The Visitor's Center was filled with out of town tourists, who were presumably staying in Gatlinburg. Wings and I looked out of place, as we entered the building with full rain gear and large packs on our backs. We began speaking to the helpful staff about ride options for getting in to Gatlinburg. Our choices were few, and seemed a bit expensive. About 15 minutes after our arrival, a couple in their early 60's entered the Visitor's Center. We had said hello to them as we passed them about 30 minutes earlier. We spoke for a minute about the weather and lack of a view, then Wings casually asked if they were headed to Gatlinburg. They confirmed they were and offered us a ride. We immediately accepted and hopped in their Prius with their dog. They had driven down from Indianapolis for the week to enjoy the Smokies. After the half-hour drive down to Gatlinburg, our 'trail angels' dropped us off at the NOC outfitter on the edge of town. We then headed over to the Wild Boar Saloon for a burger and a few beers. I was so excited to see Kyle when she showed up about an hour later. We drove west to Knoxville where Kyle had a loft in a converted schoolhouse close to downtown. She showed me around her place, then to the guest room where she had left a towel with soap, shampoo and conditioner. I took a quick shower, threw my clothes in the laundry and had a drink while catching up with Kyle. I felt right at home. That evening we went downtown with her neighbor Justin to grab some dinner at Tupelo Honey Cafe, a semi-upscale southern-style restaurant in the Market District. I had the shrimp and grits, which was delicious, and a nice contrast to the processed trail food I had now become accustomed to eating. The next morning I was able to catch up on some journal entries I had neglected for a few days prior. Afterwards, Kyle and I went to brunch at Shuck Raw Bar for oysters and bloody mary's. We were still hungry and decided to order more food from the menu of the restaurant next door, which was under the same ownership. We had a smorgasbord of foods and had a great time hanging out while the rain fell outside.
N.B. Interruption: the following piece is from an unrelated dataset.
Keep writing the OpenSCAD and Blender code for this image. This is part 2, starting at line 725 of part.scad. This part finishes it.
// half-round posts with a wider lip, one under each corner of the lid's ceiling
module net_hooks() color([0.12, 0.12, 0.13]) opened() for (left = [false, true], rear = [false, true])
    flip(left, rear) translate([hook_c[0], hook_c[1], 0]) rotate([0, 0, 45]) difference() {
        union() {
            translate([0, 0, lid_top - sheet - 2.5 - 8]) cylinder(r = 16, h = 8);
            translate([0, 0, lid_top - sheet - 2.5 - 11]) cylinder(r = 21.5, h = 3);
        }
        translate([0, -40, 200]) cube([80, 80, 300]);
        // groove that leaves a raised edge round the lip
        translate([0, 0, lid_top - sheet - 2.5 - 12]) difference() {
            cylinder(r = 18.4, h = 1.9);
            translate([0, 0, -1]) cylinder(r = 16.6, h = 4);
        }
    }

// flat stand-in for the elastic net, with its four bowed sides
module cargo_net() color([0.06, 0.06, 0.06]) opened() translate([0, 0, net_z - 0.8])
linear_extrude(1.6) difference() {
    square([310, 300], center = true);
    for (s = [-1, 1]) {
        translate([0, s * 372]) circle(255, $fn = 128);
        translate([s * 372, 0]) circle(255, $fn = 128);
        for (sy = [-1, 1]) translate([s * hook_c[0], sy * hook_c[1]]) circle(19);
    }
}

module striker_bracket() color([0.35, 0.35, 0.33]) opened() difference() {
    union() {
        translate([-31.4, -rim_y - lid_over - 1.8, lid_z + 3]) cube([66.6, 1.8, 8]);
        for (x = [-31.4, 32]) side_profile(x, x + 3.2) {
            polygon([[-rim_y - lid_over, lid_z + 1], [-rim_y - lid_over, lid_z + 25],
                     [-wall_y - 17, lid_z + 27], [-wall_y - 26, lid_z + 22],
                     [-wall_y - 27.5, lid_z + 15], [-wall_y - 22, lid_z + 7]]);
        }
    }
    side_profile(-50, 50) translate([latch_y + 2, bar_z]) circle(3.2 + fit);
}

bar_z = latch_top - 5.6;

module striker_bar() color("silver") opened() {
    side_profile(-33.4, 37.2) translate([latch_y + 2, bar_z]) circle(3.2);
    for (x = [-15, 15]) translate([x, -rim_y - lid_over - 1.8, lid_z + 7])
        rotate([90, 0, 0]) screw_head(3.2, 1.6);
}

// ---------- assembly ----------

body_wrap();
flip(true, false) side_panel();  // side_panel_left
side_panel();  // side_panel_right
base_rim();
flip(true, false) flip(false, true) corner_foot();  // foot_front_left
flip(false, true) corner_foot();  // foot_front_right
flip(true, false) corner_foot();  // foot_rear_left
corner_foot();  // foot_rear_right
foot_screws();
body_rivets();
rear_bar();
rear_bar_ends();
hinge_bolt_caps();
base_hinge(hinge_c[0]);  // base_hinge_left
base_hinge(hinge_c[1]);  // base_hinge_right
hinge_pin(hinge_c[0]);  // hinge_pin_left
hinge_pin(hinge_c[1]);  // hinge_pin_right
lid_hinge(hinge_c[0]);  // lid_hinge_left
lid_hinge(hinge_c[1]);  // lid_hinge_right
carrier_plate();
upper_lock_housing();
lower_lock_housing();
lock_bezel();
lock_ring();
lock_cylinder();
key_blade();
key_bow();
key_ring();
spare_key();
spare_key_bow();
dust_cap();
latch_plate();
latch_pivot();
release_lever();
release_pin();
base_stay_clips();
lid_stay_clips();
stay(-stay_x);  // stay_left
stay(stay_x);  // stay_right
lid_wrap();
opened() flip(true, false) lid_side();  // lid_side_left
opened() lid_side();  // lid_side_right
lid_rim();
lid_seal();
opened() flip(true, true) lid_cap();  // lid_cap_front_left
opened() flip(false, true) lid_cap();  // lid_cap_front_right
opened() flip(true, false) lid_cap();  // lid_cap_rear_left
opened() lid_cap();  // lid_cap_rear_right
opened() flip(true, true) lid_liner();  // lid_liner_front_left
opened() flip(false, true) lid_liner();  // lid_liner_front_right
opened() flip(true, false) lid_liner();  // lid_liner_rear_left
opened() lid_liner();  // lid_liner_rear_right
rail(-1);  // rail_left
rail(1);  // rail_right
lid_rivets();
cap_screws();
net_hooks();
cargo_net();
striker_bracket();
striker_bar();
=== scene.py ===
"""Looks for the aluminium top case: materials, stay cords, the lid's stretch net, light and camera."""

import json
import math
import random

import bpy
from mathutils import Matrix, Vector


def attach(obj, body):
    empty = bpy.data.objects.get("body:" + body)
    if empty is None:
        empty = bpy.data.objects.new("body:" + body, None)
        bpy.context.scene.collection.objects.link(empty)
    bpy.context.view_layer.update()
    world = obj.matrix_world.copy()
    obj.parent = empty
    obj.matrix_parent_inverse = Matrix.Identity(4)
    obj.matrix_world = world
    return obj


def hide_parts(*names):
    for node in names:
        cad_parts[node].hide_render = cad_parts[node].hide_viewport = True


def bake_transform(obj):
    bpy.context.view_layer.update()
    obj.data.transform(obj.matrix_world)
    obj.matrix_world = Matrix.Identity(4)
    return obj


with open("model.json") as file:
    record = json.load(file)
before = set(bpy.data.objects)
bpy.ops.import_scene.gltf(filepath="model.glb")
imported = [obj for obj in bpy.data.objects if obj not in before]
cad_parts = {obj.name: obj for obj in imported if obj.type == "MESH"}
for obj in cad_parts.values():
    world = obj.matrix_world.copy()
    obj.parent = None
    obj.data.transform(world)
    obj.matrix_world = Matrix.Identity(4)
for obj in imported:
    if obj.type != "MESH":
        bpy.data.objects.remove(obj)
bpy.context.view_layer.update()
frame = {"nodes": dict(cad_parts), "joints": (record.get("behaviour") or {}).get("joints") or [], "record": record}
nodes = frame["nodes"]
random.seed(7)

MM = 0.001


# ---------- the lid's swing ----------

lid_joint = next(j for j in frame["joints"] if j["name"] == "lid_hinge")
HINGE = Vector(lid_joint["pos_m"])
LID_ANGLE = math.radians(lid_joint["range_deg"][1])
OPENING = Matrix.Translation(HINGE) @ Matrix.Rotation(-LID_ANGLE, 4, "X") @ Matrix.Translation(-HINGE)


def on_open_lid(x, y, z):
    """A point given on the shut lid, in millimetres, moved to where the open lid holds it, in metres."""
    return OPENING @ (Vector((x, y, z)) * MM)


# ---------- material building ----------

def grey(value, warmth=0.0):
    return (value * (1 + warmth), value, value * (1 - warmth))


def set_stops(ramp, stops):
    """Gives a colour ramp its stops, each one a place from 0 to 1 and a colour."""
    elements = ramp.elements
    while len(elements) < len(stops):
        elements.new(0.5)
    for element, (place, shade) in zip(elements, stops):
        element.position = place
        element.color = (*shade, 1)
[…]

I spent the rest of the day relaxing at Kyle's place before going out to have Mexican food for dinner with Justin and another neighbor, Michael. Now it sounds like all we did was eat, but sometimes the best memories are created while sharing meals with people you care about.
Kyle took me back to Gatlinburg before going to work on Monday morning. It was a quick, but great break from the trail. I met back up with Gronk, Bonjour, and many other familiar hikers at the Grand Prix Motel as we waited for our turn to get on the shuttle to take us back up to Clingman's Dome to resume our hike where we left off...
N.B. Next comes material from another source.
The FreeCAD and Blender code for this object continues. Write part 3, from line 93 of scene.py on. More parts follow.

I entered Great Smoky Mountain National Park with Gronk and Bonjour on May 2nd after a resupply in Robbinsville and a stay at the Hike Inn the night before. I dropped the carbon-copy of my thru-hiker permit in the box on the way in. This is the first year a fee has been required for thru or section hikers in the park. I purchased it over the phone from a park ranger, and the fee was $20, which gave me an 8-day window to cover the 72 miles the AT runs through the park. The first day was a challenging climb, but had nice views (one being the Shuckstack fire tower in a previous post). To reduce impact in the area of the United States' most visited park, camping was not allowed. We were restricted to staying in shelters, which limited our movement through the park. The shelters were quite a bit nicer than I had previously encountered. They were still 3-sided structures, but most had a fireplace and were built of stone, instead of wood. Temperatures on the first night were in the mid-30's. Wind gusts of up to 50 mph blew past the shelter, causing the flu on the fireplace to draft improperly, filling the structure with smoke. In addition, the shelter had no privy. Instead, there was a designated area about 50-yards from the shelter which looked like a minefield of poorly dug catholes.
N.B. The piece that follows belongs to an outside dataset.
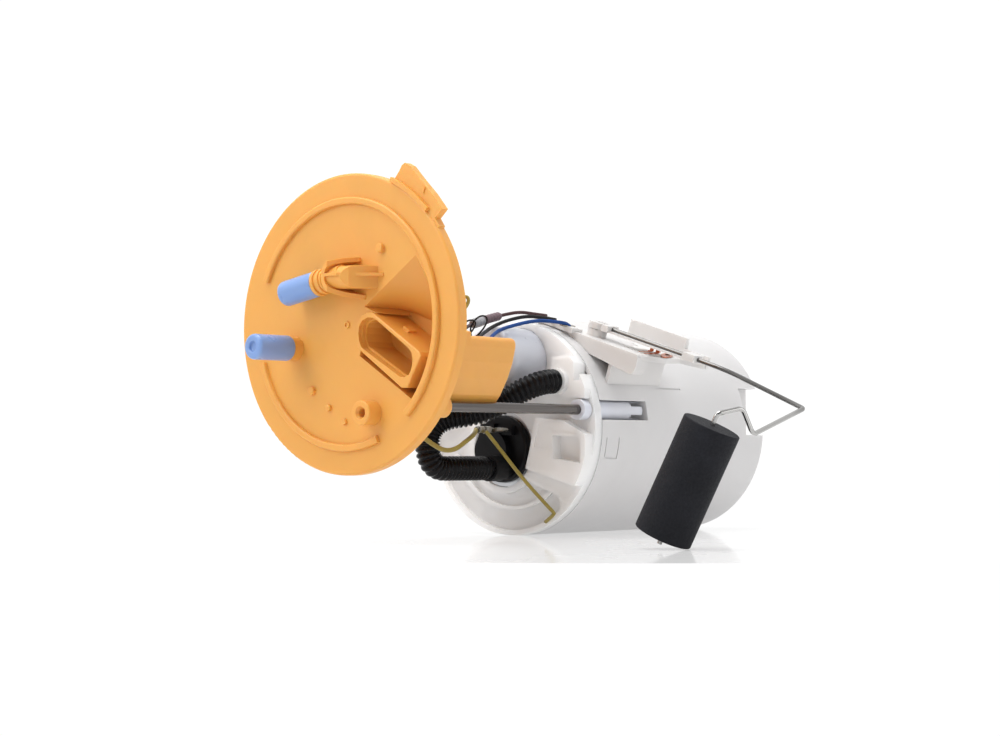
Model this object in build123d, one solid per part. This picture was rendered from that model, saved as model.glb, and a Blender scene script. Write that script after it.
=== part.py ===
from build123d import *
import math
import os

os.makedirs("parts", exist_ok=True)

# ---------------------------------------------------------------------------
# In-tank fuel pump module lying on its side.
# Frame: millimetres, +Z up. The module's long axis is +X. The origin is the
# centre of the flange's sealing face (its back). The flange's outer face looks
# along -X, the reservoir's closed base along +X. The surface that the module
# lies on is at z = FLOOR_Z.
# ---------------------------------------------------------------------------
FLOOR_Z = -101.12

# flange cover
FL_R = 70.0            # outer radius of the flange
FL_T = 5.0             # flange plate thickness (outer face at x = -5)
PILOT_R = 65.0         # pilot that drops into the tank opening
PILOT_IN = 62.2
PILOT_X = 6.0          # how far the pilot reaches behind the sealing face
RING_RI, RING_RO = 55.5, 58.9
RING_H = 2.0
TAB_R = 81.0
BOX_X = 48.0           # back of the connector shroud
HOUSE_END = 50.4       # back wall of the pocket housing
POCKET_FLOOR = 45.0

# pipe stubs
STUB_Y, STUB_Z = 33.2, -10.3
CAP_R = 6.0

# guide rods
ROD_R = 2.5
ROD_Y, ROD_Z = 47.0, -38.4
ROD_X0, ROD_X1 = -2.0, 131.8
BUSH_R = 4.6
TRAVEL = 30.0

# reservoir
POT_R, POT_WALL = 53.9, 2.3
POT_CZ = -47.2
POT_X0, POT_X1 = 119.2, 263.9

# pump
PUMP_Y, PUMP_Z = 5.3, -57.6
PUMP_R = 19.0
PUMP_X0, PUMP_X1 = 115.0, 200.0

# filter housing
FIL_Y, FIL_Z, FIL_R = -6.0, -14.0, 17.0

# level sender: frame turned SND_A about the reservoir's axis
SND_A = 18.0
PIV_X, PIV_T, PIV_N = 138.0, 19.5, 61.0
WIRE_R = 1.1

# float
FLOAT_R = 13.0
FLOAT_TOP = (52.1, -165.2, -47.6)
FLOAT_BOT = (46.2, -143.0, -95.6)

NODES = {}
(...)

The hike on the second day was partly foggy, but I did have a chance to see some nice views. I caught up to Wings and hiked with her for the rest of the day. Wings had left work on a community farm near Boston to hike the trail, with plans to return to school in the fall to pursue a PhD. on our hike, we had the opportunity to meet not only one, but two Ridgerunners. It was quite unique to meet two in the same day since there are only 23 for the entire 2,180 mile length of the AT. Ridgerunners are employed by the overseeing body of the AT, the Appalachian Trail Conservancy. They collect thru-hiker data, such as what shelters you had used, how far you were hiking, or what state you were from. In addition, they were a great source of information about bear activity or weather reports. Because rain was moving in to the area the next day we pushed hard, making this my biggest day yet, hiking 17.5 miles. We stayed at Silers Bald shelter for the night, which was packed with a few other thru-hikers, as well as some section hikers. Similar to the night before, cold temps and high winds made sleeping difficult. The next morning, Wings and I ate a quick breakfast and hit the trail around 8am. It was cold and foggy, but we only had 5.5 miles to hike to Clingman's Dome (the highest elevation point on the AT at 6,643'), where we would get a ride down to Gatlinburg. The short hike was absent of views and the winds almost blew me over as we hiked the mountain ridge leading up to the Dome. Although the hike was a little unpleasant, I was excited to get to Gatlinburg, where I would meet my cousin Kyle who had 3-months earlier moved to nearby Knoxville from Kuwait City...
'Trail magic' is a term for unexpected surprises that people leave along the trail. I've had many conversations with hikers who have read about things like cookies hanging in a bag from a tree, someone handing out Snickers bars as hikers passed, or even a 6-pack of beer teathered in a cold stream where the trail crossed. Today I came to a red cooler and thought to myself that today would be my first trail magic! Unfortunately, when I opened the cooler, there were only empty cans. Oh well, I guess my trail magic has yet to come...
I've had a few opportunities to update the blog since beginning my hike and have noticed some comments on previous posts. For some unknown reason I am not able to reply from my phone. Hopefully I'll figure out the issue soon, but until then, know that I really enjoy reading your comments and look forward to checking each time I have a chance. It's really encouraging to know so many people are interested and supportive of my adventure, so thank you!
I came around a bend on the trail yesterday and found this guy (or girl) in my way. I didn't get close enough to try to identify it, but I wish it had been around this morning when a mouse decided to drop from the ceiling on to my pillow while I was sleeping at the Cable Gap shelter. I usually tent instead of staying in the shelters, but one of my tent poles broke the other day, so I'll have to fix it soon or live with the mice for a while!